Brexit vote: Total silence - then disbelief
Well, well, well.
The Tory rebels, and the government, believed that a last-minute panicked concession from the government side had walked Theresa May back from the brink of defeat.
Frantic conversations between the government, the whips, the party managers and their MPs who were tempted to rebel had been taking place all day.
We saw cabinet ministers take MPs aside - for just a quiet chat of course - in the closing moments of the vote.
And during the voting, which always takes about 15 minutes, some of those who were tempted tweeted that they had decided to abstain - the last minute promise from the minister, Dominic Raab, had changed their minds or delayed the clash.
We saw as one of the possible rebels, a new Scottish MP, Paul Masterton, was cajoled by the Defence Secretary, Gavin Williamson (the chief whip until weeks ago) - then after the conversation, picked up his mobile phone and tweeted that he was going to abstain. But the arm twisting and arguments failed.

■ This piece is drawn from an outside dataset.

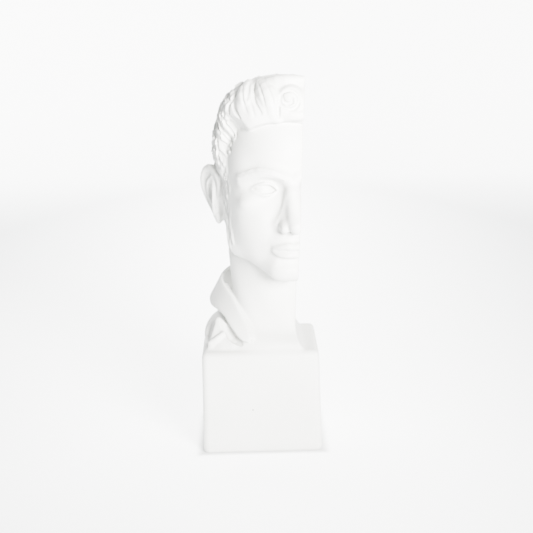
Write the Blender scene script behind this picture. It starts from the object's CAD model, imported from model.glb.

As the MPs who count the votes made their way to the Speaker's chair, the opposition teller made their way to the outside of the despatch box.
It's a physical signal of telling MPs who has won before the official announcement takes place. As that happened the House of Commons erupted - well at least the Labour side.
Ministers looked like they felt sick. The deputy speaker had to call for silence so the chamber could hear the actual result.
Total silence, and then disbelief as the result was read out. The government had been beaten after all, by only four votes.
It's the first time that Theresa May has been defeated on her own business in the Commons. She has to front up in Brussels tomorrow with other EU leaders only hours after an embarrassing loss in Parliament.
Beyond the red faces in government tonight, does it really matter? Ministers tonight are divided on that. Two cabinet ministers have told me while it's disappointing it doesn't really matter in the big picture.
It's certainly true that the Tory party is so divided over how we leave the EU that the Parliamentary process was always going to be very, very choppy.
But another minister told me the defeat is "bad for Brexit" and was openly frustrated and worried about their colleagues' behaviour.
It's possible too that it was a miscalculation that could have been avoided. Had the minister at the despatch box put forward the concession even a few hours earlier, that tiny number of votes might have gone the other way.
This is only the first big piece of legislation related to our withdrawal from the EU and it has run into trouble.
And one of the leading Tory rebels predicted the government will have to drop one of its other plans, to put a Brexit date in the withdrawal bill, next week.
The broader risk for May is not just that she will have to budge on this particular issue, but that the small group of rebels in the Tory party is strengthened by actually having had this kind of impact - and the opposition parties are already emboldened.
Theresa May had been having her first good week in many, many months. That brief respite just might have come to an end.
Stephen Hammond, one of the rebels, has just been sacked from his position as deputy Conservative Party chairman. Tonight, no-one is playing nice.